The Oyster Project charity in Lewes has won the Queen’s Award for Voluntary Service.
It’s the country’s highest recognition for voluntary work and acknowledges the many years of dedication demonstrated by all the member volunteers.
The prestigous award this year honoured 111 outstanding UK volunteering groups.
This unique national honour was created over a decade ago by The Queen to mark the Golden Jubilee in 2002. It has an equivalent status for voluntary groups as the MBE has for individuals.
The award is overseen by the Office for Civil Society, in the Cabinet Office. Nick Hurd, Minister for Civil Society, said on Monday: “Groups and organisations like those honoured today are the key to inspiring the country to get involved in volunteering and make a difference in their community. I would like to congratulate all 111 organisations that have received this year’s Queen’s Award for Voluntary Service and I encourage others to participate and support groups like these in their local area.”

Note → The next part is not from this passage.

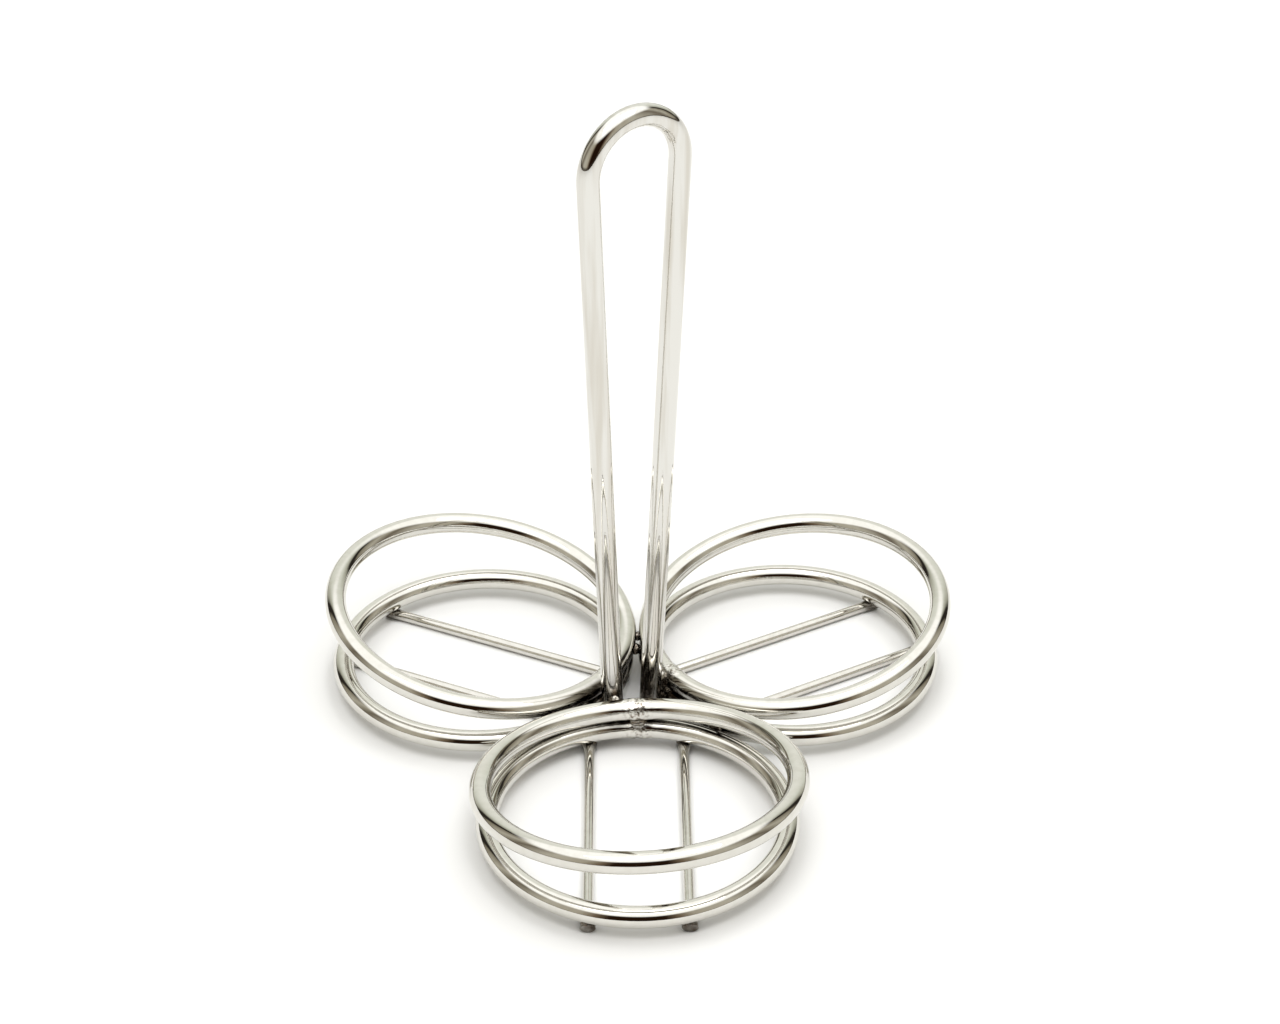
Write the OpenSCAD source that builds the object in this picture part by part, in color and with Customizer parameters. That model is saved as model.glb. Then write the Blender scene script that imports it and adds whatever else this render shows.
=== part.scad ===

This year’s award recipients were selected from more than 300 groups. The groups were nominated by members of the public who have seen the difference the volunteers have made to the lives of others, or witnessed the benefits of a group’s work in their community.
The Oyster Project will receive a certificate signed by The Queen and a commemorative crystal.
The charity is run by creative people with a wide spectrum of disabling conditions. Through volunteering, members learn not to think of themselves as “unwanted outsiders”.